Lost my cool against Gill as well, as usual; there's just that weird way his rhythm is totally different than the rest of the game, and I have to re-learn every time how to play hit-and-run vs him. Heavy jump kicks, and not getting sucked in to his hop elbow or axe kick into sweeps blender. I actually jump-kicked him out of his levitating angel super both times he tried starting it up, just because I was jump-kicking at him anyway. But I kept screwing up jabbing him out of his Resurrection health restoration: once I was a bit far away so I thought I'd try getting there faster with a jump kick, forgetting this hits an invisible wall, and a second time when he Resurrected in a corner, where the wall push-back effect on the start of my jab barrage pushed me out of range of being able to jab him! Argh.
And then sometimes I just couldn't get his range and I'd miss him every time and he'd hit me every time.
I think mostly I'm living my 3rd Strike life for the Hugo fight, which is always fun. Dudley and Urien are a little fun. Ken is sort of fun in a love-to-hate-him way...maybe.
Fighting Remy now instead of Elena; the flashing on the right-hand side of his BG isn't actually so bad, I guess. He's kind of a drip, but less annoying than Elena's legs, I think.

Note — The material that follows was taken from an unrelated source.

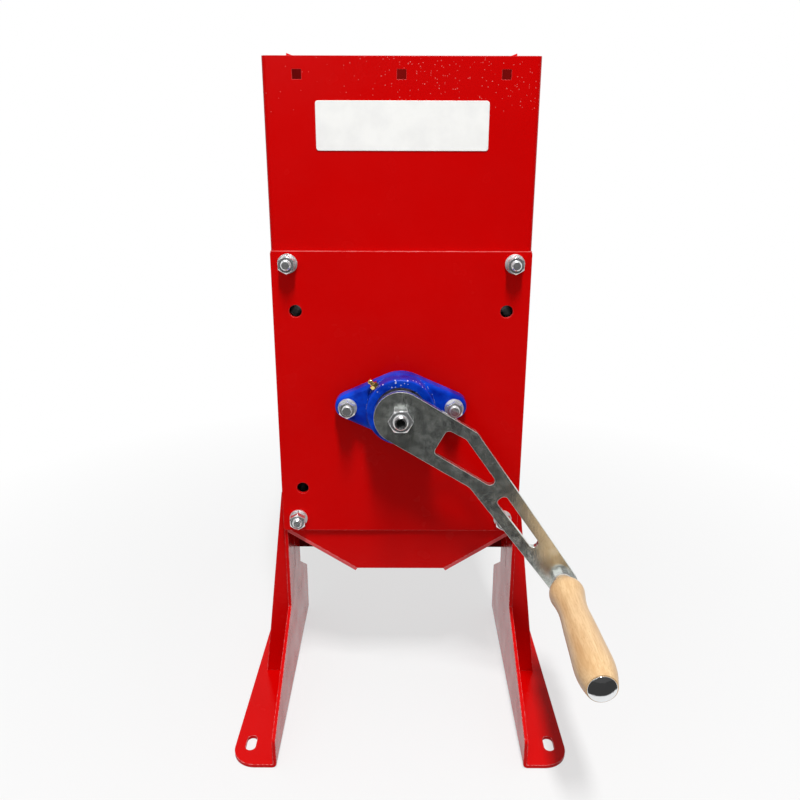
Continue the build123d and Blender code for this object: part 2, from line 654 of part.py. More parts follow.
with BuildPart() as front_grease_nipple:
    with BuildSketch(radial_plane(OUTER_RING_RADIUS + SIDE_GAP)):
        Circle(NIPPLE_RADIUS - FIT)
    extrude(amount=nipple_seat - OUTER_RING_RADIUS)
    with BuildSketch(radial_plane(nipple_seat + SIDE_GAP)):
        RegularPolygon(NIPPLE_HEX / 2, 6, major_radius=False)
    extrude(amount=NIPPLE_LENGTH / 3)
    with BuildSketch(radial_plane(nipple_seat + SIDE_GAP + NIPPLE_LENGTH / 3)):
        Circle(NIPPLE_RADIUS)
    extrude(amount=NIPPLE_LENGTH / 3, taper=NIPPLE_TAPER)
    with Locations(radial_plane(nipple_seat + SIDE_GAP + NIPPLE_LENGTH * 2 / 3).location):
        Sphere(NIPPLE_RADIUS)
save(front_grease_nipple, "front_grease_nipple")
save(rear_copy(front_grease_nipple), "rear_grease_nipple")

flange_face = half_depth + FLANGE_THICKNESS
flange_nut_seat = flange_face + WASHER_THICKNESS
for name, shape in (
    ("bearing_studs", washer(inner_half, TIE_RADIUS, flange_nut_seat + M8_NUT[1] + BOLT_OUT - inner_half)),
    ("bearing_washers", washer(flange_face, WASHER_RADIUS, WASHER_THICKNESS, TIE_RADIUS + FIT)),
    ("bearing_nuts", hex_nut(flange_nut_seat, M8_NUT, TIE_RADIUS + FIT, NUT_TURN)),
):
    front_pair = copies(shape, flange_spots)
    save(front_pair, "front_" + name)
    save(rear_copy(front_pair), "rear_" + name)

# ---------------------------------------------------------------- shaft and drum
tail_end = -ring_end - SHAFT_TAIL
stud_end = arm_front + M12_NUT[1] + STUD_END_OUT

with BuildPart() as drive_shaft:
    turned(SHAFT_AXIS, tail_end, arm_back - ARM_GAP / 2, SHAFT_RADIUS)
    with BuildSketch(ahead(arm_back - ARM_GAP / 2)):
        with Locations((0, AXIS_HEIGHT)):
            Circle(SHAFT_NECK_RADIUS)
            Rectangle(2 * SHAFT_NECK_RADIUS, SHAFT_NECK_FLATS, rotation=CRANK_ANGLE, mode=Mode.INTERSECT)
    extrude(amount=ARM_THICKNESS)
    turned(SHAFT_AXIS, arm_back, stud_end, STUD_END_RADIUS)
    chamfer(drive_shaft.faces().sort_by(Axis.Y)[0].edges(), SHAFT_CHAMFER)
    turned(SHAFT_AXIS, stud_end - STUD_RECESS_DEPTH, stud_end, STUD_RECESS_RADIUS, mode=Mode.SUBTRACT)
    chamfer(drive_shaft.faces().sort_by(Axis.Y)[-1].edges(), SHAFT_CHAMFER)
    with BuildSketch(Plane.XY.offset(AXIS_HEIGHT + SHAFT_RADIUS - KEY_WIDTH / 2)):
        SlotOverall(KEY_LENGTH, KEY_WIDTH, rotation=90)
    extrude(amount=KEY_WIDTH, mode=Mode.SUBTRACT)
save(drive_shaft, "drive_shaft")

with BuildPart() as drum_key:
    with BuildSketch(Plane.XY.offset(AXIS_HEIGHT + SHAFT_RADIUS - KEY_WIDTH / 2)):
        SlotOverall(KEY_LENGTH - 2 * FIT, KEY_WIDTH - 2 * FIT, rotation=90)
    extrude(amount=KEY_WIDTH)
save(drum_key, "drum_key")

tooth_step = radians(360 / DRUM_TEETH)
root_radius = DRUM_RADIUS - TOOTH_DEPTH
land = TOOTH_LAND / DRUM_RADIUS
tooth_points = []
for tooth in range(DRUM_TEETH):
    start = tooth * tooth_step
    for radius, angle in ((root_radius, start), (DRUM_RADIUS, start + land),
                          (DRUM_RADIUS, start + 2 * land), (root_radius, start + tooth_step - 3 * land)):
        tooth_points.append((radius * cos(angle), AXIS_HEIGHT + radius * sin(angle)))
groove_pitch = 2 * working_half / (DRUM_GROOVES + 1)

with BuildPart() as cracking_drum:
    with BuildSketch(ahead(-working_half)):
        with BuildLine():
            Polyline(*tooth_points, close=True)
        make_face()
        with Locations((0, AXIS_HEIGHT)):
            Circle(SHAFT_RADIUS + FIT, mode=Mode.SUBTRACT)
            with Locations((0, SHAFT_RADIUS)):
                Rectangle(KEY_WIDTH, KEY_WIDTH + 2 * FIT, mode=Mode.SUBTRACT)
    extrude(amount=2 * working_half)
    for groove in range(DRUM_GROOVES):
        middle = -working_half + (groove + 1) * groove_pitch
        turned(SHAFT_AXIS, middle - DRUM_GROOVE_WIDTH / 2, middle + DRUM_GROOVE_WIDTH / 2,
               DRUM_RADIUS + OVERRUN, DRUM_RADIUS - DRUM_GROOVE_DEPTH, mode=Mode.SUBTRACT)
save(cracking_drum, "cracking_drum")


def inner_ring():
    """Inner ring of the front bearing, with its long side ahead and two threaded holes for grub screws."""
    with BuildPart() as ring:
        with BuildSketch(SHAFT_PLANE):
            with Locations((ball_ahead - INNER_RING_SHORT, SHAFT_RADIUS + FIT)):
                Rectangle(INNER_RING_SHORT + INNER_RING_LONG, INNER_RING_RADIUS - SHAFT_RADIUS - FIT,
                          align=(Align.MIN, Align.MIN))
            with Locations((ball_ahead, BALL_PITCH_RADIUS)):
                Circle(BALL_RADIUS + RACE_GROOVE_PLAY, mode=Mode.SUBTRACT)
        revolve(axis=SHAFT_AXIS)
        for angle in grub_angles:
            with BuildSketch(grub_plane(angle)):
                Circle(GRUB_RADIUS + FIT)
            extrude(amount=2 * INNER_RING_RADIUS, mode=Mode.SUBTRACT)
    return ring


grub_angles = (30, 150)


def grub_plane(angle):
    """Sketch plane on the shaft's surface under a grub screw, facing out."""
    out = Vector(cos(radians(angle)), 0, sin(radians(angle)))
    centre = Vector(0, -(ring_end - GRUB_INSET), AXIS_HEIGHT)
    return Plane(origin=centre + out * (SHAFT_RADIUS + FIT), x_dir=(0, 1, 0), z_dir=out)


front_inner_ring = inner_ring()
save(front_inner_ring, "front_inner_ring")
save(rear_copy(front_inner_ring), "rear_inner_ring")

with BuildPart() as front_grub_screws:
    for angle in grub_angles:
        with BuildSketch(grub_plane(angle)):
            Circle(GRUB_RADIUS)
            RegularPolygon(GRUB_RADIUS / 2, 6, mode=Mode.SUBTRACT)
        extrude(amount=GRUB_LENGTH)
save(front_grub_screws, "front_grub_screws")
save(rear_copy(front_grub_screws), "rear_grub_screws")

# ---------------------------------------------------------------- crank arm
handle_from_shaft = Vector(handle_x, handle_z - AXIS_HEIGHT)
end_corners = [handle_from_shaft + Vector(ARM_END_REACH - ARM_END_CORNER, across).rotate(Axis.Z, ARM_END_ANGLE)
               for across in (ARM_END_ABOVE - ARM_END_CORNER, ARM_END_CORNER - ARM_END_BELOW)]

with BuildPart() as crank_arm:
    with BuildSketch(ahead(arm_back)):
        for ends, radius in (([(0, 0)], ARM_HUB_RADIUS), (end_corners, ARM_END_CORNER)):
            with BuildSketch(mode=Mode.PRIVATE) as limb:
                with BuildLine():
                    for end in ends:
                        CenterArc(end, radius, 0, 360)
                    Line(ELBOW_OUTER, ELBOW_INNER)
                make_hull()
            with Locations((0, AXIS_HEIGHT)):
                add(limb.sketch)
        with BuildSketch(mode=Mode.PRIVATE) as windows:
            for corners, radius in ((WINDOW, WINDOW_FILLET), (SLOT_WINDOW, SLOT_FILLET)):
                with BuildSketch(mode=Mode.PRIVATE) as window:
                    Polygon(*corners, align=None)
                    fillet(window.vertices(), radius)
                add(window.sketch)
        with Locations((0, AXIS_HEIGHT)):
            add(windows.sketch, mode=Mode.SUBTRACT)
            Circle(SHAFT_NECK_RADIUS + FIT, mode=Mode.SUBTRACT)
        with Locations((handle_x, handle_z)):
            Circle(AXLE_RADIUS + FIT, mode=Mode.SUBTRACT)
    extrude(amount=ARM_THICKNESS)
    elbow = crank_arm.edges().filter_by(Axis.Y).sort_by_distance(
        (ELBOW_OUTER[0], -arm_back - ARM_THICKNESS / 2, AXIS_HEIGHT + ELBOW_OUTER[1]))[0]
    fillet(elbow, ELBOW_FILLET)
save(crank_arm, "crank_arm")

crank_nut = copies(hex_nut(arm_front, M12_NUT, STUD_END_RADIUS + FIT), [(0, AXIS_HEIGHT)])
save(crank_nut, "crank_nut")

# ---------------------------------------------------------------- handle
handle_spot = [(handle_x, handle_z)]
lock_nut_face = arm_front + M8_NUT[1]
grip_start = lock_nut_face + WASHER_THICKNESS + SIDE_GAP
grip_end = grip_start + GRIP_LENGTH
recess = HEAD_THICKNESS - HEAD_OUT
head_back = grip_end - recess + SIDE_GAP
head_front = head_back + HEAD_THICKNESS
dish_rim = HEAD_RADIUS - 2 * HEAD_CHAMFER
dish_radius = (dish_rim ** 2 + HEAD_DISH ** 2) / (2 * HEAD_DISH)

with BuildPart() as handle_axle:
    turned(HANDLE_AXIS, arm_back - M8_NUT[1] - AXLE_TAIL, head_back, AXLE_RADIUS)
    turned(HANDLE_AXIS, head_back, head_front, HEAD_RADIUS)
    chamfer(handle_axle.edges().filter_by(lambda e: e.geom_type == GeomType.CIRCLE
                                          and e.radius > HEAD_RADIUS - FIT), HEAD_CHAMFER)
    with Locations((handle_x, -head_front - dish_radius + HEAD_DISH, handle_z)):
        Sphere(dish_radius, mode=Mode.SUBTRACT)
save(handle_axle, "handle_axle")

save(copies(hex_nut(arm_front, M8_NUT, AXLE_RADIUS + FIT, NUT_TURN), handle_spot), "handle_lock_nut")
save(copies(hex_nut(arm_back - M8_NUT[1], M8_NUT, AXLE_RADIUS + FIT, NUT_TURN), handle_spot), "handle_rear_nut")
save(copies(washer(lock_nut_face, WASHER_RADIUS, WASHER_THICKNESS, AXLE_RADIUS + FIT), handle_spot),
     "handle_washer")

with BuildPart() as wooden_grip:
    with BuildSketch(HANDLE_PLANE):
        with BuildLine():
            outside = [(grip_start + share * GRIP_LENGTH, radius) for share, radius in GRIP_RADII]
            Spline(*outside)
            Line(outside[-1], (grip_end, 0))
            Line((grip_end, 0), (grip_start, 0))
            Line((grip_start, 0), outside[0])
        make_face()
    revolve(axis=HANDLE_AXIS)
    turned(HANDLE_AXIS, grip_start, grip_end, AXLE_RADIUS + GRIP_BORE_PLAY, mode=Mode.SUBTRACT)
    turned(HANDLE_AXIS, grip_end - recess, grip_end, HEAD_RADIUS + SIDE_GAP, mode=Mode.SUBTRACT)
save(wooden_grip, "wooden_grip")
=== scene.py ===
import json
import math

import bpy
from mathutils import Matrix, Vector


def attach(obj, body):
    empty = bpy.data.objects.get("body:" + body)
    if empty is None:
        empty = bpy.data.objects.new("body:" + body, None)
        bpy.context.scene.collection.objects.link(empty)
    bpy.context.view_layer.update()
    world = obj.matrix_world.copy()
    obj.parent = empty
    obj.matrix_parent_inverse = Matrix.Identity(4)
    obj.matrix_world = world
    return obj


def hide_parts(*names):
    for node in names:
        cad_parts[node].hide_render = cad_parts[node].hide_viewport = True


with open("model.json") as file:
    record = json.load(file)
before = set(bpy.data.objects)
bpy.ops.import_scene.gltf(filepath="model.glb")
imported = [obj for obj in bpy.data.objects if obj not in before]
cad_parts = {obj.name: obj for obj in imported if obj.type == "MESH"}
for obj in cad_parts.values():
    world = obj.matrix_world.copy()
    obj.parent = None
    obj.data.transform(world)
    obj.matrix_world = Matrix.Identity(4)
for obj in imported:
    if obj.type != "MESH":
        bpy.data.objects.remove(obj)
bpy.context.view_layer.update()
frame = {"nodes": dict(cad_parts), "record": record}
NODES = frame["nodes"]
MM = 0.001

# Sizes shared with the CAD source, in metres
AXIS_HEIGHT = 284.0 * MM
INNER_HALF = 34.5 * MM          # front face of the hopper, ahead of the origin
TIE_X = 92.1 * MM
TIE_HEIGHTS = (403.2 * MM, 174.5 * MM)
FLANGE_BOLT_X = 45.0 * MM
CRANK_ANGLE = math.radians(-46.4)
CRANK_RADIUS = 203.0 * MM
HANDLE_CENTRE = (CRANK_RADIUS * math.cos(CRANK_ANGLE), AXIS_HEIGHT + CRANK_RADIUS * math.sin(CRANK_ANGLE))
AXLE_RADIUS = 4.0 * MM
AXLE_TAIL_END = -63.0 * MM
HEAD_RADIUS = 10.6 * MM         # domed head, standing on the end of the grip
HEAD_NECK = 9.9 * MM            # of its part within the grip's recess
HEAD_BACK = -217.4 * MM
HEAD_SEAT = -219.85 * MM
HEAD_FRONT = -223.0 * MM
HEAD_FLAT = 1.5 * MM            # nearly flat middle of the domed head
HEAD_ROUND = 2.4 * MM
HEAD_SWELL = 0.25 * MM
HEAD_STEPS = 24
M8_RADIUS, M8_PITCH = 4.0 * MM, 1.25 * MM
M12_RADIUS, M12_PITCH = 6.0 * MM, 1.75 * MM
THREAD_PROUD = 0.25 * MM
THREAD_SUNK = 0.15 * MM
RIDGE_HALF = 0.3                # half of a thread's ridge, in pitches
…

Keep tweaking my wrist cranking too hard at his fireball super. Come to think of it, this is the only game where I still do double-motion super moves. Maybe I should stick to EX fireballs. Hm... It looks like (17:46) his EX fireball takes about 1/3rd of a super meter. A FAQ says it does 16 damage (8,8), whereas the super fireball does 42 damage (10,9,8,8,7)--which means EX fireballs are more efficient; maybe sticking to them isn't such a crazy idea after all--and so ergonomic!
(Measuring pixels in Photoshop, an EX fireball costs 104 of the 286 pixels in the meter. 104/286*42/16 = 0.95, so the super only does 95% of the EX fireball's damage per super bar. On the other hand, you can cancel more things into super--like fireball into super--than you can into EX fireball; I'm not good enough to take advantage of that regularly, though.)